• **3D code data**

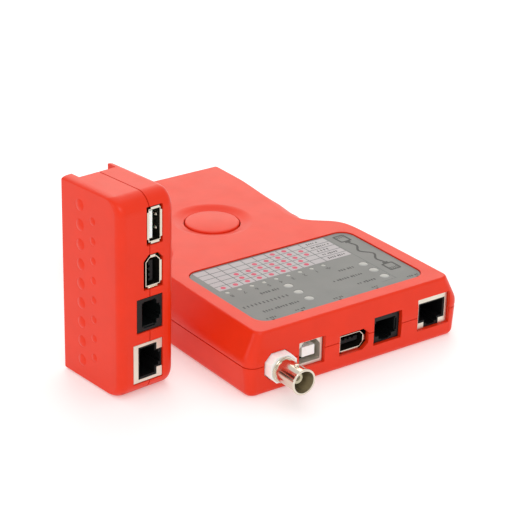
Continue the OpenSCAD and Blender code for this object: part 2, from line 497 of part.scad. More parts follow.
// a low dome of rim radius r and height h, its root 1 mm inside the wall
module nub(r, h) intersection() {
  let(big = (r * r + h * h) / (2 * h)) translate([big - h, 0, 0]) sphere(r = big, $fn = 40);
  translate([-h - 1, -r, -r]) cube([h + 2, 2 * r, 2 * r]);
}
module remote_upper_shell() color(RED) on_remote() difference() {
  union() {
    difference() {
      rem_outer(concat(arc_levels(-1, 0, 3.6, 1), [[rem_part, 0, 0]]));
      translate([-hu + 2, 2, 2]) cube([hu - 2 + rem_part + 1, rem_d - chan_d - 4, rem_h - 5]);
    }
    for (p = rem_screws) translate([-hu + 1.5, p[0], p[1]]) rotate([0, 90, 0]) cylinder(d = 6, h = hu - 1.5 + rem_part);
    // two rows of raised grip nubs on the broad face
    for (i = [0:8]) translate([-hu, 24.9, 8.4 + 8.07 * i]) nub(2.45, 0.75);
    for (i = [0:7]) translate([-hu, 16.9, 12.45 + 8.07 * i]) nub(1.65, 0.55);
  }
  remote_cuts();
  for (p = rem_screws) translate([-hu + 3, p[0], p[1]]) rotate([0, 90, 0]) cylinder(d = 2.6, h = 20);
}
module remote_lower_shell() color(RED) on_remote() difference() {
  union() {
    difference() {
      rem_outer(concat([[rem_part, 0, 0]], arc_levels(1, 0, 3.2, 3.2)));
      translate([rem_part - 1, 2, 2]) cube([hu - 2 - rem_part + 1, rem_d - chan_d - 4, rem_h - 5]);
    }
    for (p = rem_screws) translate([rem_part, p[0], p[1]]) rotate([0, 90, 0]) cylinder(d = 7, h = hu - rem_part - 1);
  }
  remote_cuts();
  for (p = rem_screws) translate([0, p[0], p[1]]) rotate([0, 90, 0]) { cylinder(d = 3.4, h = 20); translate([0, 0, hu - 3]) cylinder(d = 6.2, h = 8); }
}
module remote_pcb() color(BOARD) on_remote() difference() {
  translate([7.05, 2.6, 3]) cube([1.6, 26, 75]);
  for (p = rem_screws) translate([0, p[0], p[1]]) rotate([0, 90, 0]) cylinder(d = 7.8, h = 20);
}
module remote_components() color(DARK) on_remote() {
  translate([4.6, 20.5, 34]) cube([2.45, 6, 14]);
  for (i = [0:5]) translate([5.9, 20.2, 6 + 2.6 * i]) cube([1.15, 3.2, 1.6]);
}
module remote_usb_shell() color(STEEL) on_remote() on_side(w_usb) ua_shell();
module remote_usb_insert() color(DARK) on_remote() on_side(w_usb) ua_insert();
module remote_firewire_shell() color(STEEL) on_remote() on_side(w_fw) fw_shell();
module remote_firewire_insert() color(DARK) on_remote() on_side(w_fw) fw_insert();
module remote_rj11_housing() color([0.12, 0.14, 0.15]) on_remote() on_side(w_r11) j11_housing();
module remote_rj11_contacts() color(GOLD) on_remote() on_side(w_r11) j11_contacts();
module remote_rj45_shield() color([0.83, 0.8, 0.72]) on_remote() on_side(w_r45) j45_shield();
module remote_rj45_housing() color(DARK) on_remote() on_side(w_r45) j45_housing();
module remote_rj45_contacts() color(GOLD) on_remote() on_side(w_r45) j45_contacts();
module remote_screws() color(STEEL) on_remote() for (p = rem_screws)
  translate([hu - 1.2, p[0], p[1]]) rotate([0, -90, 0]) screw(14);

upper_shell();
lower_shell();
battery_door();
label_panel();
button_cap();
switch_plunger();
tact_switch();
main_pcb();
display_pcb();
board_header();
board_components();
wire_leds();
status_leds();
bnc_body();
bnc_barrel();
bnc_dielectric();
bnc_contact();
usb_b_shell();
usb_b_insert();
firewire_shell();
firewire_insert();
rj11_housing();
rj11_contacts();
rj45_shield();
rj45_housing();
rj45_contacts();
battery_9v();
battery_snap();
battery_leads();
case_screws();
remote_upper_shell();
remote_lower_shell();
remote_pcb();
remote_components();
remote_usb_shell();
remote_usb_insert();
remote_firewire_shell();
remote_firewire_insert();
remote_rj11_housing();
remote_rj11_contacts();
remote_rj45_shield();
remote_rj45_housing();
remote_rj45_contacts();
remote_screws();
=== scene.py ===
import json
import math

import bmesh
import bpy
from mathutils import Matrix, Vector

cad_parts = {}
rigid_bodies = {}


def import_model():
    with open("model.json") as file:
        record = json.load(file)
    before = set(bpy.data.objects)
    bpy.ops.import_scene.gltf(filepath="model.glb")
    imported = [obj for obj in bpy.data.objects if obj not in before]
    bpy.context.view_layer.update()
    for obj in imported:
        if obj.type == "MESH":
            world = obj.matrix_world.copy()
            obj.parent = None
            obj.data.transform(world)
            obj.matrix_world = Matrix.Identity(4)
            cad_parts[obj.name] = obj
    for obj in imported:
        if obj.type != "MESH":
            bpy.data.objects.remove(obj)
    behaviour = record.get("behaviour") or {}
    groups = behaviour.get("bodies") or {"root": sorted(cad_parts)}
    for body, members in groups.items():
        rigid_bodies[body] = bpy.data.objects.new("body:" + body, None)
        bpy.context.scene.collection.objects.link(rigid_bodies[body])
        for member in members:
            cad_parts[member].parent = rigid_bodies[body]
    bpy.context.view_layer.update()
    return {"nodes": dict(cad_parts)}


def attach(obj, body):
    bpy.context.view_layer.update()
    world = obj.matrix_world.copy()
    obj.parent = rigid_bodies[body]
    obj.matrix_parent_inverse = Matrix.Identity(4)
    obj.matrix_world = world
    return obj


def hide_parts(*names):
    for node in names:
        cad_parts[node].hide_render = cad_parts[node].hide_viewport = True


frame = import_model()
NODE = frame["nodes"]
SC = bpy.context.scene
MM = 0.001

# ---------------------------------------------------------------- mesh helpers


def new_object(name, verts, faces, mm=True):
    k = MM if mm else 1.0
    me = bpy.data.meshes.new(name)
    me.from_pydata([(v[0] * k, v[1] * k, v[2] * k) for v in verts], [], faces)
    me.update()
    ob = bpy.data.objects.new(name, me)
    SC.collection.objects.link(ob)
    return ob


def fix_normals(ob):
    bm = bmesh.new()
    bm.from_mesh(ob.data)
    bmesh.ops.remove_doubles(bm, verts=bm.verts, dist=1e-7)
    bmesh.ops.recalc_face_normals(bm, faces=bm.faces)
    bm.to_mesh(ob.data)
    bm.free()


def apply_modifiers(ob):
    bpy.context.view_layer.update()
    dg = bpy.context.evaluated_depsgraph_get()
    me = bpy.data.meshes.new_from_object(ob.evaluated_get(dg))
    old = ob.data
    ob.modifiers.clear()
    ob.data = me
    bpy.data.meshes.remove(old)


def remove(obs):
    for o in obs:
        me = o.data
        bpy.data.objects.remove(o)
        if me.users == 0:
            bpy.data.meshes.remove(me)


def boolean(ob, cutters, op="DIFFERENCE"):
    coll = bpy.data.collections.new("cutters")
    SC.collection.children.link(coll)
    for c in cutters:
        coll.objects.link(c)
        SC.collection.objects.unlink(c)
    m = ob.modifiers.new("cut", "BOOLEAN")
    m.operation = op
    m.operand_type = "COLLECTION"
    m.collection = coll
    m.solver = "EXACT"
    apply_modifiers(ob)
    remove(list(coll.objects))
    bpy.data.collections.remove(coll)
    return ob


def tidy(ob, dist=2e-6):
    bm = bmesh.new()
    bm.from_mesh(ob.data)
    bmesh.ops.remove_doubles(bm, verts=bm.verts, dist=dist)
    bmesh.ops.dissolve_degenerate(bm, edges=bm.edges, dist=dist)
    bm.to_mesh(ob.data)
    bm.free()


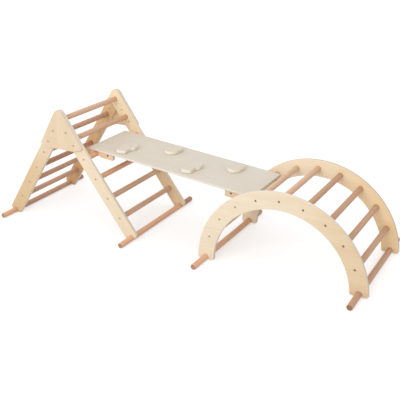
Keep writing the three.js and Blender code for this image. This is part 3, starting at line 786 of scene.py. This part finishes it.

• **EXERCISE OBJECTIVE**
Locate the word "before" in the records and collect each line it appears in.

• **PROBLEM SOLUTION**
    before = set(bpy.data.objects)
    imported = [obj for obj in bpy.data.objects if obj not in before]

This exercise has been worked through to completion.